First, Celebrezze and Novak were not counsel of record during the December 11, 1990 to January 14, 1991 period. Whether or not they made misrepresentations to him, he concedes that he had competent and effective advice from Longo during this period because Longo counseled him to accept the plea arrangement. At most, Santosuosso was thus being advised by two sets of attorneys--his attorney of record provided competent counsel, while Celebrezze and Novak provided "ineffective assistance."

17

The Ninth Circuit has decided a similar case by concluding that "[t]he Sixth Amendment right to effective assistance of counsel ... does not include the right to receive good advice from every lawyer a criminal defendant consults about his case." United States v.
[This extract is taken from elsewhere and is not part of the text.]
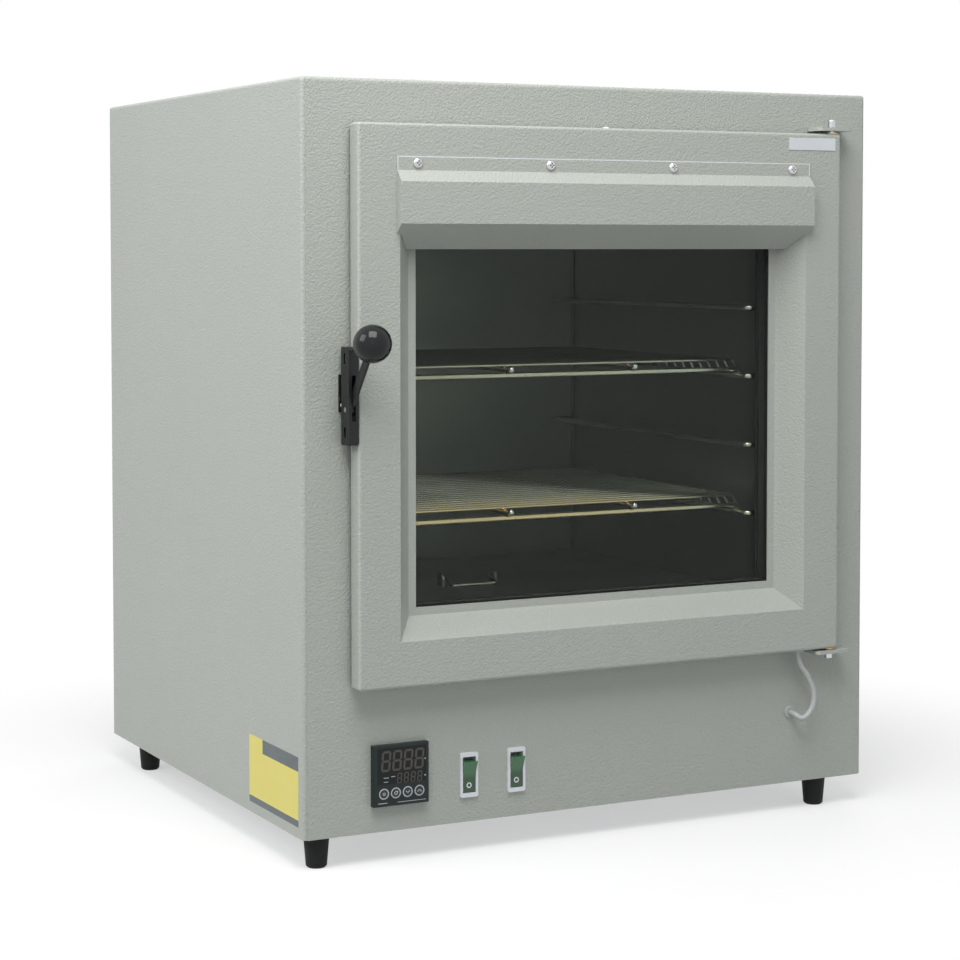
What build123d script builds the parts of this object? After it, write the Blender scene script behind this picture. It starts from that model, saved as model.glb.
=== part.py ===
"""Laboratory drying oven: an insulated steel chamber behind a glazed, side-hung door.

Millimetres. +Z is up and the feet stand on Z = 0, the door faces -Y, and X runs from the
latch side (negative) to the hinge side (positive). Depths are counted from the front face
of the cabinet, which lies in the plane Y = face_y, and heights from the bench.
"""
from math import atan2, cos, degrees, hypot, radians, sin, tan
import os

from build123d import *

os.makedirs("parts", exist_ok=True)

# Casing
casing_width = 535.0
casing_depth = 475.0
casing_height = 600.0
foot_height = 25.0
sheet = 1.2
bend_radius = 3.0
flange_width = 15.0
edge_strip = 3.5
slip = 0.2

# Chamber
chamber_width = 380.0
chamber_height = 400.0
chamber_depth = 388.0
chamber_bottom = 163.0
chamber_flange = 12.0
steel = 1.0
insulation_front = 6.0
insulation_back = 41.0
partition_top = 117.2

# Floor plate over the heater, with its lifting bail
floor_rise = 24.0
floor_front = 30.0
floor_slot_depth = 12.0
floor_slot_inset = 17.0
bail_x = -21.5
bail_span = 44.0
bail_y = 205.0
bail_height = 7.0
bail_reach = 15.0
bail_rod = 3.0
lug_thickness = 2.0
lug_height = 12.0
lug_depth = 10.0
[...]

Martini, 31 F.3d 781, 782 (9th Cir.1994) (citation omitted). The opposite conclusion, that whenever a criminal defendant acts upon what turns out to be bad advice he is entitled to relief for ineffective assistance, would leave a defendant free to reject a plea bargain, go to trial to test the waters, and then vacate the resulting sentence when the trial proves more costly than the plea agreement.

18

Santosuosso's allegations of ineffective assistance also fall squarely within the tactical decision exception. It is well-established law that tactical decisions that later prove ill-conceived do not constitute inaffective assistance of counsel. Beckman v. Wainwright, 639 F.2d 262, 265 (5th Cir.1981). Although Santosuosso attempts to evade this principle by declaring the advice from Celebrezze and Novak a "mischaracterization," Santosuosso admits that they simply told him he would not be tried and that they could get his case dismissed. Santosuosso chose to believe this conceivable assessment of his chances if he withdrew his plea. Celebrezze and Novak did not lie to Santosuosso, but instead offered an ill-advised tactical assessment of his situation.

19

Finally, Santosuosso received enough advice to render his decision an informed one, thus placing it well short of the egregious type of error that must be proven for relief under Sec. 2255. In addition to good advice from his counsel of record and co-counsel, who advised him to take the plea agreement, Santosuosso was counselled by the trial judge on the dangers of withdrawing his plea. Thus, even if Novak and Celebrezze gave him bad advice, Santosuosso had enough information from other sources to realize the risk he was taking by going to trial.

20

Santosuosso's ineffective assistance of counsel claim thus finds no support in either case law or common sense. An evidentiary hearing to determine what Celebrezze and Novak told him would not have changed this result. Since the district court appreciated these same defects in the claim, it acted well within its discretion in declining an evidentiary hearing.

III

21

The district court's decision to dismiss Santosuosso's Sec. 2255 petition is therefore AFFIRMED.